Savaş bölgelerindeki düğün ve eğlenen insan görüntülerine şaşıranları düşündüm, başka nasıl dayanabilirdi ki insanlar, sürekli savaşın korkunçluğunu ve çaresizliğini yaşar ve düşünürken nasıl mücadele edebilir, hayatta kalabilirlerdi? 

Eskimoları birarada tutan ve birlikte eğlenmeye teşvik eden aralarındaki o görünmez bağ değil miydi? Prozac ve benzeri ilaçların üretimi durdurulsa, televizyon kanalları, sosyal medya ve internet hayatımızdan çıksa, günümüz modern toplumlarında belki o görünmez bağlara ihtiyaç yeniden doğabilirdi. Eskimolar gibi birlikte dans etmeye ve şarkı söylemeye başlayabilir, bütün bu zorluklara birlikte dayanabilirdik. Bütün bunlara rağmen, o görünmez bağ yeniden kurulabilirdi, genel bir ahlaki devrime neden olacak politikalarla. 

Csikszentmihalyi, o görünmez bağın, ekonominin çökmesi ya da kültürel bir dağılma gibi nedenlerle koptuğunu, kamuoyu değerlerinin belirsizleşmesinin “anomie” ve “yabancılaşma”ya neden olarak hayatı anlamsızlaştırabildiğini anlatıyordu. Irkçılığın ve dinciliğin yükselmesi, o görünmez bağa duyulan ihtiyacın kanıtlarıydı.

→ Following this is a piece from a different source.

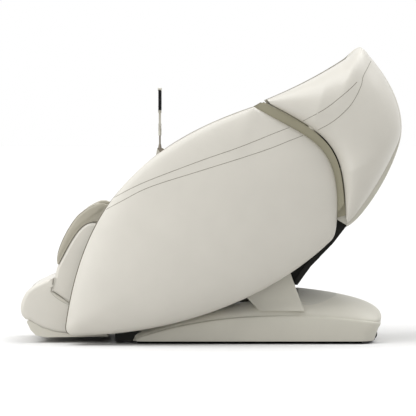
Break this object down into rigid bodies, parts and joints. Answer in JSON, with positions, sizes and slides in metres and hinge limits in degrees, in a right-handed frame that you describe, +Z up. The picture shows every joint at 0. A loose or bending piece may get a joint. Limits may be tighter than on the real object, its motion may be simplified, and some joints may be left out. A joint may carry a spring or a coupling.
{
  "type": "massage chair",
  "caption": "Full body massage chair with tilting shell seat, reclining back with roller carriage, lifting leg rest with sliding foot unit, and a tablet on a post.",
  "frame": {"origin": "on the floor, under the middle of the chair's bounding box", "axes": "+Z up, the sitter faces -Y, +X is the sitter's left"},
  "size_m": [0.83, 1.6154, 1.2553],
  "materials": {
    "shell_white": "satin moulded shell, warm white",
    "base_beige": "matte moulded cover, warm light grey",
    "liner_olive": "matte lining, olive grey",
    "upholstery": "soft synthetic leather over foam, taupe",
    "frame_black": "black powder coat",
    "plain_steel": "bright zinc plated steel",
    "black_plastic": "black moulded plastic",
    "cream_plastic": "cream moulded plastic",
    "black_rubber": "black rubber",
    "screen_black": "glossy black screen",
    "grey_metal": "cast grey housing",
    "switch_red": "dark red rocker"
  },
  "bodies": {
    "base": {"base_frame": "frame_black", "base_cover": "base_beige", "pivot_covers": "base_beige", "floor_skids": "black_rubber", "wheel_axle": "plain_steel", "power_inlet": "black_plastic", "tilt_shaft": "plain_steel", "power_supply": "grey_metal", "air_pump": "black_plastic", "tilt_actuator": "grey_metal"},
    "wheel_left": {"wheel_left": "black_rubber"},
    "wheel_right": {"wheel_right": "black_rubber"},
    "switch": {"power_switch": "switch_red"},
    "tilt_rod": {"tilt_rod": "plain_steel"},
    "seat": {"seat_frame": "frame_black", "seat_pan": "plain_steel", "seat_cushion": "upholstery", "side_shell_left": "shell_white", "side_shell_right": "shell_white", "side_liner_left": "liner_olive", "side_liner_right": "liner_olive", "arm_panel_left": "shell_white", "arm_panel_right": "shell_white", "arm_cushion_left": "upholstery", "arm_cushion_right": "upholstery", "lower_cover": "black_plastic", "front_cover": "black_plastic", "recline_actuator": "grey_metal", "legrest_actuator": "grey_metal", "tablet_post": "cream_plastic"},
    "recline_rod": {"recline_rod": "plain_steel"},
    "legrest_rod": {"legrest_rod": "plain_steel"},
    "tablet_bracket": {"tablet_bracket": "cream_plastic"},
    "tablet": {"tablet": "screen_black"},
    "back": {"back_frame": "frame_black", "shoulder_shell_left": "shell_white", "shoulder_shell_right": "shell_white", "rear_cover": "base_beige", "back_liner_left": "liner_olive", "back_liner_right": "liner_olive", "back_cushion": "upholstery", "shoulder_pad_left": "upholstery", "shoulder_pad_right": "upholstery", "head_pillow": "upholstery", "speaker_grilles": "black_plastic", "lead_screw": "plain_steel"},
    "carriage": {"carriage": "grey_metal"},
    "massage_arm_left": {"massage_arm_left": "plain_steel"},
    "massage_arm_right": {"massage_arm_right": "plain_steel"},
    "roller_upper_left": {"roller_upper_left": "cream_plastic"},
    "roller_lower_left": {"roller_lower_left": "cream_plastic"},
    "roller_upper_right": {"roller_upper_right": "cream_plastic"},
    "roller_lower_right": {"roller_lower_right": "cream_plastic"},
    "legrest": {"legrest_frame": "frame_black", "calf_shell": "shell_white", "calf_pad": "upholstery"},
    "foot": {"foot_shell": "shell_white", "foot_pad": "upholstery", "sole_cover": "base_beige"},
    "foot_roller": {"foot_roller": "black_rubber"}
  },
  "joints": [
    {"name": "seat_tilt", "type": "hinge", "parent": "base", "child": "seat", "pos_m": [0, 0.269, 0.262], "axis": [-1, 0, 0], "range_deg": [0, 10]},
    {"name": "back_recline", "type": "hinge", "parent": "seat", "child": "back", "pos_m": [0, 0.2, 0.43], "axis": [-1, 0, 0], "range_deg": [0, 35]},
    {"name": "legrest_lift", "type": "hinge", "parent": "seat", "child": "legrest", "pos_m": [0, -0.425, 0.5], "axis": [-1, 0, 0], "range_deg": [0, 55]},
    {"name": "foot_extend", "type": "slide", "parent": "legrest", "child": "foot", "axis": [0, -0.5878, -0.809], "range_m": [0, 0.12]},
    {"name": "tilt_rod_travel", "type": "slide", "parent": "base", "child": "tilt_rod", "axis": [0, 1, 0], "range_m": [-0.0215, 0]},
    {"name": "recline_rod_travel", "type": "slide", "parent": "seat", "child": "recline_rod", "axis": [0, 1, 0], "range_m": [-0.055, 0]},
    {"name": "legrest_rod_travel", "type": "slide", "parent": "seat", "child": "legrest_rod", "axis": [0, -0.9336, 0.3584], "range_m": [0, 0.071]},
    {"name": "carriage_travel", "type": "slide", "parent": "back", "child": "carriage", "axis": [0, 0.5299, 0.848], "range_m": [0, 0.58]},
    {"name": "arm_rock_left", "type": "hinge", "parent": "carriage", "child": "massage_arm_left", "pos_m": [0.074, 0.33927, 0.54343], "axis": [-1, 0, 0], "range_deg": [-10, 10]},
    {"name": "arm_rock_right", "type": "hinge", "parent": "carriage", "child": "massage_arm_right", "pos_m": [-0.074, 0.33927, 0.54343], "axis": [-1, 0, 0], "range_deg": [-10, 10]},
    {"name": "roller_upper_left_spin", "type": "hinge", "parent": "massage_arm_left", "child": "roller_upper_left", "pos_m": [0.095, 0.33789, 0.60915], "axis": [1, 0, 0], "continuous": true},
    {"name": "roller_lower_left_spin", "type": "hinge", "parent": "massage_arm_left", "child": "roller_lower_left", "pos_m": [0.095, 0.2796, 0.51587], "axis": [1, 0, 0], "continuous": true},
    {"name": "roller_upper_right_spin", "type": "hinge", "parent": "massage_arm_right", "child": "roller_upper_right", "pos_m": [-0.095, 0.33789, 0.60915], "axis": [1, 0, 0], "continuous": true},
    {"name": "roller_lower_right_spin", "type": "hinge", "parent": "massage_arm_right", "child": "roller_lower_right", "pos_m": [-0.095, 0.2796, 0.51587], "axis": [1, 0, 0], "continuous": true},
    {"name": "foot_roller_spin", "type": "hinge", "parent": "foot", "child": "foot_roller", "pos_m": [0, -0.72228, 0.10784], "axis": [1, 0, 0], "continuous": true},
    {"name": "tablet_swivel", "type": "hinge", "parent": "seat", "child": "tablet_bracket", "pos_m": [-0.296, -0.225, 0.886], "axis": [0, 0, 1], "range_deg": [-90, 90]},
    {"name": "tablet_tilt", "type": "hinge", "parent": "tablet_bracket", "child": "tablet", "pos_m": [-0.296, -0.225, 0.924], "axis": [1, 0, 0], "range_deg": [-30, 30]},
    {"name": "wheel_left_spin", "type": "hinge", "parent": "base", "child": "wheel_left", "pos_m": [0.188, 0.68, 0.038], "axis": [1, 0, 0], "continuous": true},
    {"name": "wheel_right_spin", "type": "hinge", "parent": "base", "child": "wheel_right", "pos_m": [-0.188, 0.68, 0.038], "axis": [1, 0, 0], "continuous": true},
    {"name": "switch_rock", "type": "hinge", "parent": "base", "child": "switch", "pos_m": [0.022, 0.662, 0.04], "axis": [1, 0, 0], "range_deg": [-8, 8]}
  ],
  "couplings": [
    {"joint": "foot_extend", "follows": "legrest_lift", "m_per_rad": 0.12501},
    {"joint": "tilt_rod_travel", "follows": "seat_tilt", "m_per_rad": -0.1195},
    {"joint": "recline_rod_travel", "follows": "back_recline", "m_per_rad": -0.0886},
    {"joint": "legrest_rod_travel", "follows": "legrest_lift", "m_per_rad": 0.0722},
    {"joint": "arm_rock_right", "follows": "arm_rock_left", "ratio": -1}
  ]
}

Kitapta toplama kampları ya da cezaevlerinde çeşitli insan hikâyelerinden örnekler de vardı, akıllarını korumak için zihinlerinde satranç oynayanlar, hücresinin zeminine dünya haritası çizip hayali yolculuklara çıkanlar… Victor Serge’nin “İçerdekiler” kitabındaydı galiba, Kropotkin cezaevindeyken, kâğıt kalem olmaksızın zihninden manşetiyle, başyazısıyla gazete çıkarırmış her gün, sonra ertesi günün gazetesine çalışmaya başlarmış. Bütün mesele, o doğal akıştan kopmamak… Genç yaşta hayata veda etmeyi seçen Nilgün Marmara’nın günlüğünde bana en çok dokunan sözü, “Çocukluğun kendini saf bir biçimde akışa bırakması ne güzeldi! Yiten bu işte” olmuştu. Nilgün Marmara’nın bu sözü yüreğime kazındığı için belki de, akışımı bozacak her şeyden uzak durmaya çalışmıştım.

Başımı cama dayayıp yağmuru izlerken aklıma Ahmet Kaya’nın söylediği bir şarkı geldi: “Bir mavi otobüs gelirdi, seni alır giderdi, o mavi otobüs var ya, seni alır giderdi… Kaldırımlar, kaldırımlar var ya, seni alır giderdi…” diye mırıldanmaya başladım. Şarkıyı lise öğrencisiyken dinlemiştim ilk ve sanki hayatımda mavi otobüs görmüş, sevdiğim kadını fabrika önünde beklemiş gibi şarkının öyküsünü yazmıştım. Muhtemelen komik bir öyküydü. Daha âşık olmadan kara sevdaya tutulmaya özenmek... Hem de işçi aşkı, hem de aşkın acısından başlayan… Sanırım bu topraklarla daha baştan pembe panjursuz, gecekondu bir aşk ilişkisi kurmuştum. 

Bıraktım her bir şeyi, o mavi otobüsü yazmaya koyuldum ben de, fırtınanın ve yağmurun sesini dinleyerek. Neydi o mavi otobüs, neyi simgeliyordu o yıllarda? Şimdi aklıma neden gelmişti bu şarkı? Peki o otobüs nereye varmıştı, nereye gidiyordu?